Your AI model can only hold a certain amount of conversation history in its active memory—once you exceed that limit, earlier messages are discarded, which is why long chats sometimes lose track of early context. Understanding this constraint helps you structure conversations so key information stays available.
A context window is the amount of conversation history an AI can "see" and remember in a single chat session. It's like the AI's working memory—everything within the window is available to reference, but anything outside it is forgotten.
Think of it like a conversation in a crowded room. You can clearly hear what someone said five minutes ago, but what they said an hour ago? You'd need them to remind you. That's how context windows work. Each AI tool has a different window size, measured in "tokens" (roughly equivalent to words).
If you're having a long conversation with an AI and it suddenly forgets something you mentioned early on, you've hit the edge of its context window. It's not that the AI is bad—it's a technical limitation. Most casual users won't hit this limit in normal conversations, but if you're working on a big project or compiling feedback over many messages, you might.

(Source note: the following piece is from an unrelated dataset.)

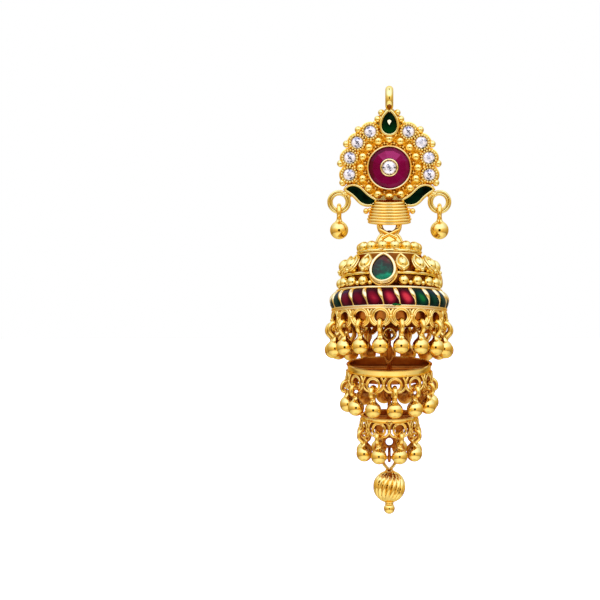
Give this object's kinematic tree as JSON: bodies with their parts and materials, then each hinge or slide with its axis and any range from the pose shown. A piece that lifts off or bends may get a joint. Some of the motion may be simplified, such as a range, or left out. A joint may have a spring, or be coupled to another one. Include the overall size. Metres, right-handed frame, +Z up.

Different AI tools have different window sizes. ChatGPT's standard version holds roughly 4,000 tokens (about 3,000 words). Claude can handle much more—100,000 tokens or more in some versions. Google Gemini and other tools fall somewhere in between.
The good news? Even with limits, you can work around them. You have control. If the AI seems to forget something important, you can always remind it by pasting the relevant part of the earlier conversation back in.
Try this: Next time you're in a long conversation with an AI, ask it "What do you know about [topic we discussed earlier]?" to see what it actually remembers. If it struggles, paste your earlier message back in and ask again. You'll quickly feel where the boundaries are.